Leon Edwards was done, they said.
Just fighting to make to the bell, they said.
He’s broken, they said.
Edwards said otherwise.
“Head shot, bang! Done!” declared the exuberant new UFC welterweight champion, just moments before his hand was raised and the belt was his.
Well, yes, it was a head shot — a last-minute left high kick, specifically — that went “bang” on the chin of Kamaru Usman, the now former pound-for-pound No. 1 fighter in the world. And he was most definitely done. Like, done for real; not the way they said.
But, come on, Champ. Let’s not oversimplify it. What happened at UFC 278 in Salt Lake City was one of the most unexpected turns of events this young sport has given us.
See, there were so many reasons for the masses to write off Edwards by the time that punishing head kick went shin to chin on the longtime king of the 170-pound division. How about the three consecutive rounds of Usman scoring takedown after takedown? Or all those wide hooks to the body the now-unseated champ was landing at the cage?
There was a time when Usman vs. Edwards was competitive — dramatic, even. Before that gorgeous out-of-the-blue kick, Edwards turned plenty of heads by landing the first takedown Usman has given up during his UFC career, which began with winning “The Ultimate Fighter” in 2015 just five months before Edwards lost the first meeting between the two and had left his promotional record flawless — until now.
Much like that “beautiful” kick — Edwards’ description, when given the chance to admire his handiwork with Joe Rogan in the octagon afterward — the takedown came out of nowhere. Spectacularly, Edwards found himself in mount on the champ, a compromised position from which we’d yet to see Usman work at this level.

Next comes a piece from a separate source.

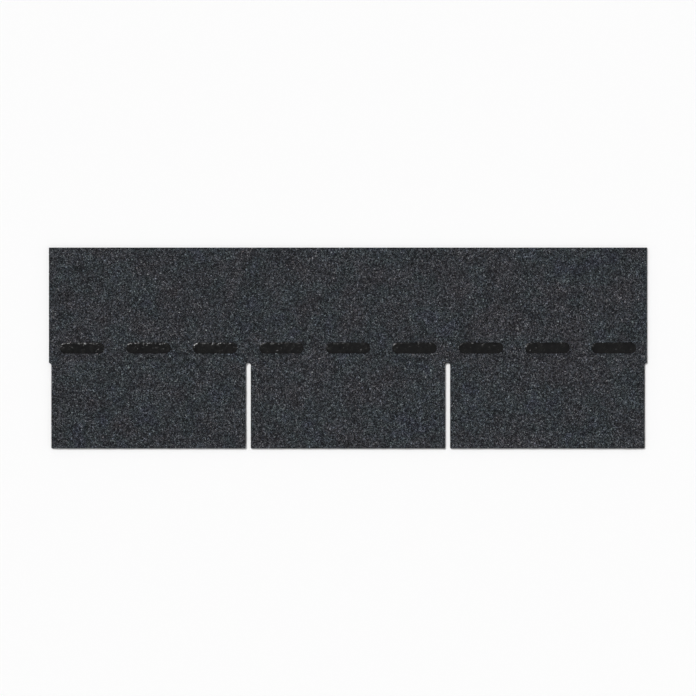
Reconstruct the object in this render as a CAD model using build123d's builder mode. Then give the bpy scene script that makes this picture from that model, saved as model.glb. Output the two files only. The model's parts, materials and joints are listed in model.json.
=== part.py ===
from build123d import *
import os

# A three-tab asphalt shingle, lying face up as it goes on the roof deck.
# X runs along the course, Y up the slope of the roof and Z out of the roof.
# The origin is under the middle of the strip. Sizes are in millimetres.

# The strip is cut from one web of glass mat coated with bitumen on both sides.
strip_length = 1000.0
strip_height = 336.0
strip_thickness = 3.0

# Cut-outs with round tops part the tabs. Each end of the strip has half a cut-out,
# so that two strips laid end to end make a whole one between them.
tab_count = 3
cutout_width = 8.0
cutout_length = 143.0
tab_corner_radius = 2.0

# The next course up covers all of the strip but this much of its tabs.
exposure = 140.0

# Dashes of sealing bitumen hold down the tabs of that next course. Their tops are
# pressed flat in the pack, and a chamfer stands for their rounded rims.
seal_above_next_butt = 28.0
dashes_per_tab = 3
dash_width = 20.0
dash_gap = 35.0
dash_height = 1.0
dash_rim_chamfer = 0.6

# Release film on the back, where the dashes of the next shingle in the pack lie against it.
film_thickness = 0.05
film_margin = 8.0

# Places worked out from the sizes above.
butt_y = -strip_height / 2
tab_pitch = strip_length / tab_count
seal_line_y = butt_y + exposure + seal_above_next_butt
dash_pitch = tab_pitch / dashes_per_tab
dash_length = dash_pitch - dash_gap
film_width = dash_width + 2 * film_margin

os.makedirs("parts", exist_ok=True)


def save(piece, name):
    """Name a finished piece and write it to its own file."""
    piece.label = name
    export_step(piece, f"parts/{name}.step")


# The strip: a die cuts the outline, and the film is pressed flush into its back.
with BuildPart() as strip:
    with BuildSketch() as outline:
        Rectangle(strip_length, strip_height)
        with Locations((0, butt_y)):
            with GridLocations(tab_pitch, 0, tab_count + 1, 1):
                # Centred on the butt edge, so that only its upper half cuts the strip.
                SlotOverall(2 * cutout_length, cutout_width, rotation=90, mode=Mode.SUBTRACT)
        tab_corners = outline.vertices().group_by(Axis.Y)[0]
        fillet(tab_corners, radius=tab_corner_radius)
    extrude(amount=strip_thickness)
    with BuildSketch():
        with Locations((0, seal_line_y)):
            Rectangle(strip_length, film_width)
    extrude(amount=film_thickness, mode=Mode.SUBTRACT)
save(strip.part, "shingle_strip")

# The release film fills its seat in the back of the strip.
with BuildPart() as release_film:
    with BuildSketch():
        with Locations((0, seal_line_y)):
            Rectangle(strip_length, film_width)
    extrude(amount=film_thickness)
save(release_film.part, "release_film")


def seal_dash(centre_x):
    """One dash of sealing bitumen: a low bead with round ends and a flat top."""
    with BuildPart() as dash:
        with BuildSketch(Plane.XY.offset(strip_thickness)):
            with Locations((centre_x, seal_line_y)):
                SlotOverall(dash_length, dash_width)
        extrude(amount=dash_height)
        rim = dash.edges().group_by(Axis.Z)[-1]
        chamfer(rim, length=dash_rim_chamfer)
    return dash.part


# The middle dash of each tab lies under a cut-out of the next course, and the gaps
# over this strip's own cut-outs leave room for the nails.
dash_places = GridLocations(dash_pitch, 0, dashes_per_tab * tab_count, 1)
for number, place in enumerate(dash_places, start=1):
    save(seal_dash(place.position.X), f"seal_dash_{number}")
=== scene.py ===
# %% [markdown]
# A three-tab asphalt shingle, seen square on.
#
# The object is one roofing strip lying on its back: a web of glass mat and bitumen with crushed
# stone pressed into its face, nine dashes of sealing bitumen across the middle, and a strip of
# release film on the back. Its size comes from the CAD frame. This lesson gives each of these its
# real make-up: every large grain of stone is a small mesh, bedded in a thin black sheet.
#
# Everything is in metres, in the frame's own place: X runs along the course, Y up the roof slope
# and Z out of the roof.

# %% Load the frame
import json
import math
import random

import bmesh
import bpy
import numpy as np
from mathutils import Matrix, Vector, noise

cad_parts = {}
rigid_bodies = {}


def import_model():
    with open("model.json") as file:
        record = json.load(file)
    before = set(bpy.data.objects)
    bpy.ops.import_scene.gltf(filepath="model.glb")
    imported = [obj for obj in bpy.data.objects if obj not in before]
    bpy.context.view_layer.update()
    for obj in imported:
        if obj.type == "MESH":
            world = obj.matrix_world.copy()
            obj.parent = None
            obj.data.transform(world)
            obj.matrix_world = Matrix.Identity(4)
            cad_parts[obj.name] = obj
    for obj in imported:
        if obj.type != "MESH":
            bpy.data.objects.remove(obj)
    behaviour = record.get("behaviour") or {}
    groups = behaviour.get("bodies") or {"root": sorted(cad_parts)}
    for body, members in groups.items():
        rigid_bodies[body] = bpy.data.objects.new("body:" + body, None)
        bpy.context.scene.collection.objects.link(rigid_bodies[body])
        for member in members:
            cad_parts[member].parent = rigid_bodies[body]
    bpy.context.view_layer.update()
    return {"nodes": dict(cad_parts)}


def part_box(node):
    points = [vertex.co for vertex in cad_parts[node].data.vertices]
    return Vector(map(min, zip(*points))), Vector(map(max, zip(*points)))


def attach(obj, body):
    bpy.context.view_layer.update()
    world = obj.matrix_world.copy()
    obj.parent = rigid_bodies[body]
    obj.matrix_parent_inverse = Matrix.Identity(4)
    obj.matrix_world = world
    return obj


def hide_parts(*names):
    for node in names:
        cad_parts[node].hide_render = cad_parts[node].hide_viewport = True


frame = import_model()

# %% [markdown]
# The driving sizes. The strip's outline comes from its CAD node. The cut-outs are holes in that
# node, which a box can't tell, so their sizes are named again here. Millimetres are easier to
# read on a sheet this thin, so a size is written as a count of them.
#
# The bitumen stops short of the CAD face at the top, because the stone fills the rest, and at the
# back, so that the release film lies just proud of it.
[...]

A back take, a little fishing for a rear-naked choke, and some powerful elbows and punches punctuated a clear round for a challenger who had received little buzz, this despite being on the cusp of this championship opportunity dating back to the dawn of the COVID-19 pandemic. Don’t forget: Edwards was to fight former champ Tyron Woodley — way before the whole Jake Paul debacle dulled his shine — and could have earned a crack at Usman with a win two years ago
We’ll never know how that version of Edwards would have fared. But we saw what he was capable of as he banked the first frame. And the man nicknamed “Rocky,” — whose cornermen, as Hall of Famer and commentator Daniel Cormier pointed out on the broadcast, sounded like the English recasts for the role of Mickey Goldmill as they barked instructions to “Rock” — kept Usman honest in the second frame with some deft punches throughout.
But that was the frame in which Usman, competing for the first time this year, began to look more like the dominant force who had successfully defended his crown three times in 2021. He stung Edwards to the body. Usman put hands on the challenger at the cage. He scored a late takedown.
And Usman piled up more of those over the next 10 minutes, leaning more heavily on his NCAA Division II-championship pedigree while still mixing in that confident power punching he had worked on with the likes of coaches Henri Hooft and Trevor Wittman over the years.
The singles and doubles came more easily as the championship rounds wore on. On one single-leg in particular, Edwards barely reacted as Usman reached from distance and plopped him down.
Officially, fighters don’t know where they stand in a fight. But everyone watching knew what would later be confirmed: All three judges had Usman up, 39-37. If Edwards was gonna win, he would need a finish. And he sure didn’t look like a fighter who was about to pull out a miracle shot.
A minute in, that miracle didn’t seem to be coming. UFC analyst Din Thomas, himself a successful coach and former fighter, shredded Edwards’ body language.
“If it wasn’t obvious enough, Leon is broken now,” Thomas said on the broadcast, with three minutes to go. “And the biggest tell that you can always know this is because he doesn’t give his coach eye contact in the corner. When you don’t give him eye contact, you’re ashamed. And he’s embarrassed right now of his own performance.”
If Edwards was, indeed, broken at that point, he sure found some magic glue to put the pieces back together.
Even by the end of the 24th minute of 25, Usman looked like a sure bet to pick up his gold and go home, same as he had done in each of his last six fights. Edwards was engaged, but not pressing. But Usman had stopped chasing takedowns; he was happy to stand toe-to-toe in the center, circling, trading the odd strike or two.
“He may have resigned himself to losing a decision,” Rogan said from his commentator’s chair
And, within 10 seconds of those words leaving the notorious podcaster’s lips, it happened.
Edwards faked with a left hand, masking the same-side high kick that caught Usman flush. The champ’s final moment in that role came as it so often does in this sport: crumpling to the floor, eyes staring a hole through the roof of the venue — Vivint Arena, in this case.
Officially, Edwards’ victory came with 56 seconds to go. If he doesn’t execute that particular feint-then-kick sequence, nobody’s talking about Leon Edwards tonight. That was real victory-from-the-jaws-of-defeat stuff in the octagon late Saturday night. And nobody saw it coming.
“You all said I couldn’t do it,” Edwards reminded. “Look at me now!”
Like it matters what people say about Edwards, anyway.